─── Exercise material ───
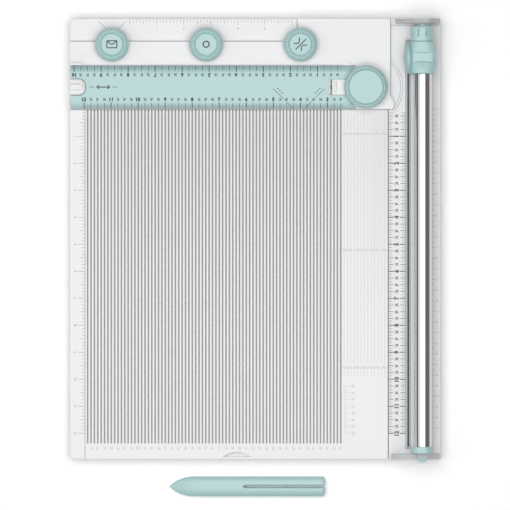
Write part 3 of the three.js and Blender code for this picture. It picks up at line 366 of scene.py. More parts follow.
def turned(profile, centre, axis="Z", sides=96):
    """Surface of revolution: each profile point (r, h) goes to centre + h along the axis + r (cos
    a, sin a) round it, for a from 0 to a full turn."""
    r, h = np.asarray(profile, float).T
    a = np.linspace(0, 2 * math.pi, sides, endpoint=False)
    u = r[:, None] * np.cos(a)
    v = r[:, None] * np.sin(a)
    w = np.repeat(h[:, None], sides, axis=1)
    order = {"X": (w, u, v), "Y": (v, w, u), "Z": (u, v, w)}[axis]
    return np.stack(order, axis=-1) + np.asarray(centre), grid_faces(len(r), sides)


def rounded(points, radius, steps=5):
    """Profile whose corners are replaced by arcs: at each inner corner p the two points a distance
    d along its sides, and the quadratic curve (1-t)^2 a + 2t(1-t) p + t^2 b between them."""
    points = [np.asarray(p, float) for p in points]
    made = [points[0]]
    t = np.linspace(0, 1, steps)[:, None]
    for before, p, after in zip(points, points[1:-1], points[2:]):
        reach = min(radius, np.linalg.norm(before - p) / 2, np.linalg.norm(after - p) / 2)
        a = p + (before - p) / np.linalg.norm(before - p) * reach
        b = p + (after - p) / np.linalg.norm(after - p) * reach
        made.extend((1 - t) ** 2 * a + 2 * t * (1 - t) * p + t ** 2 * b)
    made.append(points[-1])
    return np.array(made)


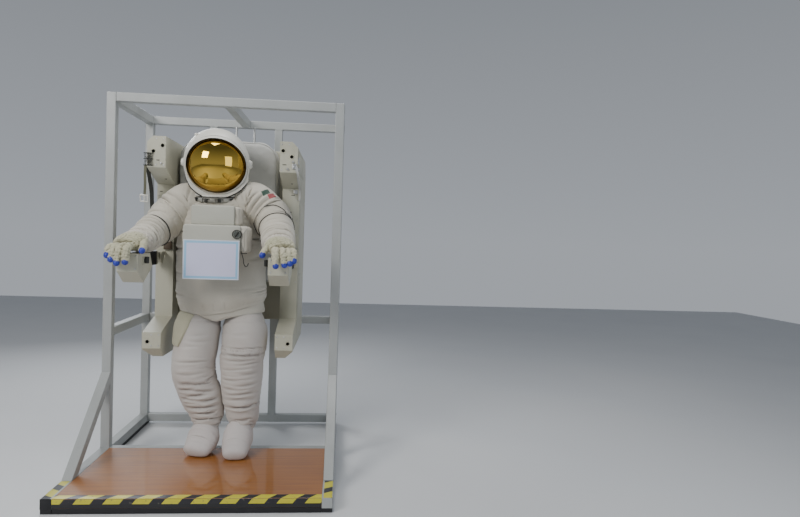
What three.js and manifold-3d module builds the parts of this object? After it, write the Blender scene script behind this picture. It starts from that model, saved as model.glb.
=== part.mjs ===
// A museum replica of an astronaut's jet backpack and the empty pressure suit strapped into it,
// hung in a welded display stand of square tube over a varnished deck.
// Millimetres. +Z is up, -Y is the front that faces the visitor, +X is on the visitor's right.
// The origin is on the floor under the middle of the stand. Left and right are the visitor's.
import * as THREE from "three";
import { mergeVertices } from "three/addons/utils/BufferGeometryUtils.js";
import Module from "manifold-3d";

const wasm = await Module();
wasm.setup();

// Driving sizes of the stand
const tube = 50; // side of the square steel tube
const tubeWall = 3;
const gap = 0.3; // room between pieces that touch
const overlap = 5; // how far a part that is joined on reaches into its neighbour
const standWidth = 1310;
const standDepth = 1450;
const standHeight = 2056;
const stripHeight = 20; // black rubber strip under the base rails
const postFront = -20; // front face of the front posts
const middleRailTop = 748;
const uprightX = 214; // middle of the two rear uprights that carry the backpack
const deckThickness = 44;
const braceTop = 500;
const braceFootY = -512;

// Driving sizes of the jet backpack
const packHalfWidth = 405;
const towerWidth = 98;
const packBack = 632;
const upperPodFront = -110;
const columnFront = 95;
const lowerPodFront = -130;
const armPivot = { y: 42, z: 1145 };
const armFront = -540;
const armTop = 1180;
const armBottom = 1110;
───
Extract each entry in full and write it down exactly.

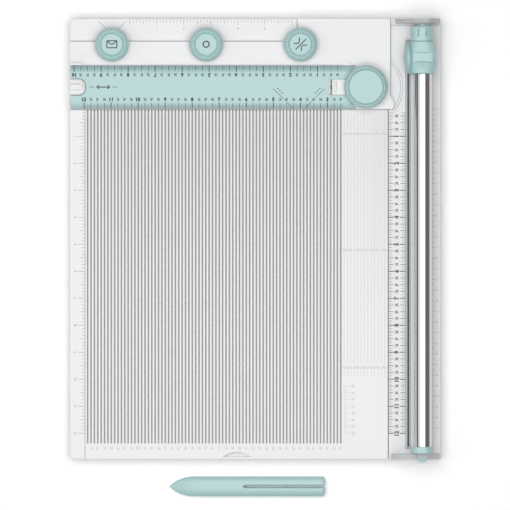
Write part 3 of the three.js and Blender code for this picture. It picks up at line 366 of scene.py. More parts follow.
def turned(profile, centre, axis="Z", sides=96):
    """Surface of revolution: each profile point (r, h) goes to centre + h along the axis + r (cos
    a, sin a) round it, for a from 0 to a full turn."""
    r, h = np.asarray(profile, float).T
    a = np.linspace(0, 2 * math.pi, sides, endpoint=False)
    u = r[:, None] * np.cos(a)
    v = r[:, None] * np.sin(a)
    w = np.repeat(h[:, None], sides, axis=1)
    order = {"X": (w, u, v), "Y": (v, w, u), "Z": (u, v, w)}[axis]
    return np.stack(order, axis=-1) + np.asarray(centre), grid_faces(len(r), sides)


def rounded(points, radius, steps=5):
    """Profile whose corners are replaced by arcs: at each inner corner p the two points a distance
    d along its sides, and the quadratic curve (1-t)^2 a + 2t(1-t) p + t^2 b between them."""
    points = [np.asarray(p, float) for p in points]
    made = [points[0]]
    t = np.linspace(0, 1, steps)[:, None]
    for before, p, after in zip(points, points[1:-1], points[2:]):
        reach = min(radius, np.linalg.norm(before - p) / 2, np.linalg.norm(after - p) / 2)
        a = p + (before - p) / np.linalg.norm(before - p) * reach
        b = p + (after - p) / np.linalg.norm(after - p) * reach
        made.extend((1 - t) ** 2 * a + 2 * t * (1 - t) * p + t ** 2 * b)
    made.append(points[-1])
    return np.array(made)


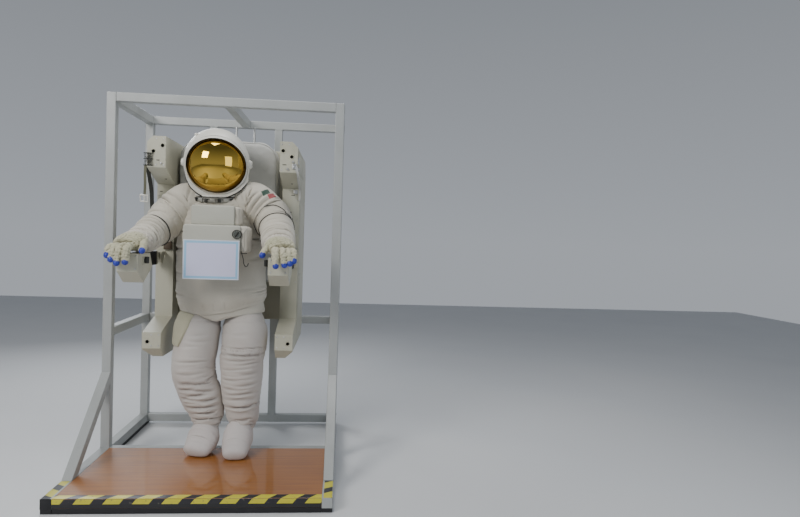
What three.js and manifold-3d module builds the parts of this object? After it, write the Blender scene script behind this picture. It starts from that model, saved as model.glb.
=== part.mjs ===
// A museum replica of an astronaut's jet backpack and the empty pressure suit strapped into it,
// hung in a welded display stand of square tube over a varnished deck.
// Millimetres. +Z is up, -Y is the front that faces the visitor, +X is on the visitor's right.
// The origin is on the floor under the middle of the stand. Left and right are the visitor's.
import * as THREE from "three";
import { mergeVertices } from "three/addons/utils/BufferGeometryUtils.js";
import Module from "manifold-3d";

const wasm = await Module();
wasm.setup();

// Driving sizes of the stand
const tube = 50; // side of the square steel tube
const tubeWall = 3;
const gap = 0.3; // room between pieces that touch
const overlap = 5; // how far a part that is joined on reaches into its neighbour
const standWidth = 1310;
const standDepth = 1450;
const standHeight = 2056;
const stripHeight = 20; // black rubber strip under the base rails
const postFront = -20; // front face of the front posts
const middleRailTop = 748;
const uprightX = 214; // middle of the two rear uprights that carry the backpack
const deckThickness = 44;
const braceTop = 500;
const braceFootY = -512;

// Driving sizes of the jet backpack
const packHalfWidth = 405;
const towerWidth = 98;
const packBack = 632;
const upperPodFront = -110;
const columnFront = 95;
const lowerPodFront = -130;
const armPivot = { y: 42, z: 1145 };
const armFront = -540;
const armTop = 1180;
const armBottom = 1110;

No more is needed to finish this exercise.